Advantages and disadvantages
One of the advantages of using a SAFE note is that it is a simple and efficient way to invest in a company without the legal complexities of traditional equity investment. Additionally, investors can avoid the valuation negotiations that come with traditional equity investment. However, SAFE notes also come with their own set of disadvantages. For example, they do not offer the same level of investor protection as traditional equity investment, and there is a possibility that the company may never convert the SAFE note to equity.
Overall, while SAFE notes may be beneficial for some investors, it’s important to carefully consider their advantages and disadvantages before deciding to invest.
How to structure a SAFE note agreement
Investors and startups both strive to minimise risk when it comes to a potential investment, which is why a structured framework is necessary to establish an equitable risk-sharing agreement between the two parties. A SAFE note offers a unique form of investment in which the investor funds the startup in exchange for equity at a future date.
To structure a SAFE note agreement, there are several key elements to take into account such as the valuation cap, discount rate, and other standard terms and conditions. By delving into these components, startups and investors alike can create a mutually beneficial agreement that maximizes the potential for a profitable return while minimizing risk.
What founders need to know
Entering into a SAFE or any other form of convertible loan note agreement can be a tricky process for founders. It is important to understand the terms and conditions of the agreement before signing on the dotted line. One key consideration is the conversion discount, which determines the conversion price of the loan into equity. Founders should also pay attention to the valuation cap, which sets the maximum valuation of the company at the time of conversion. These mechanics will determine who much equity the founders will cede to SAFE note holders upon the occurrence of a conversion event. Additionally, founders should be aware of any clauses that may trigger default or affect the company’s future financing options.
Taking the time to thoroughly evaluate the terms of a convertible loan note agreement can help founders make informed decisions and avoid potential pitfalls in the future. What happens if the company fails?
Investing in a startup can be a risky endeavour, and even with a well-drafted SAFE note, there’s no guarantee that the business will succeed. Unfortunately, if the company does fail, SAFE note holders may find themselves at the bottom of the list when it comes to recouping their investment.

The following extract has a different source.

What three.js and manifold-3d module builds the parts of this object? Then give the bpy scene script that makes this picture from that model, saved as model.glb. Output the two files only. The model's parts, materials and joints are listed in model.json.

Generally speaking, in the event of a liquidation, investors who hold debt (like a traditional loan) or who own preferred stock are paid first, while those who hold common equity (like SAFE note holders) are last in line. That said, each situation is unique, and there are occasionally ways for holders of SAFE notes to recover some of their investment if a business goes under. The important thing is to be informed about the risks before investing and to carefully review the terms of any agreement before signing on the dotted line.
In conclusion, SAFE notes are a viable option for startups and investors looking to avoid the legal complexities and costs of traditional equity investment. However, it is important to understand both the benefits and risks of investing with a SAFE note before entering into an agreement. By understanding the terms and conditions of the SAFE note, founders and investors alike can make informed decisions and maximize their chances of success.
This material is provided for general information only. It does not constitute legal or other professional advice.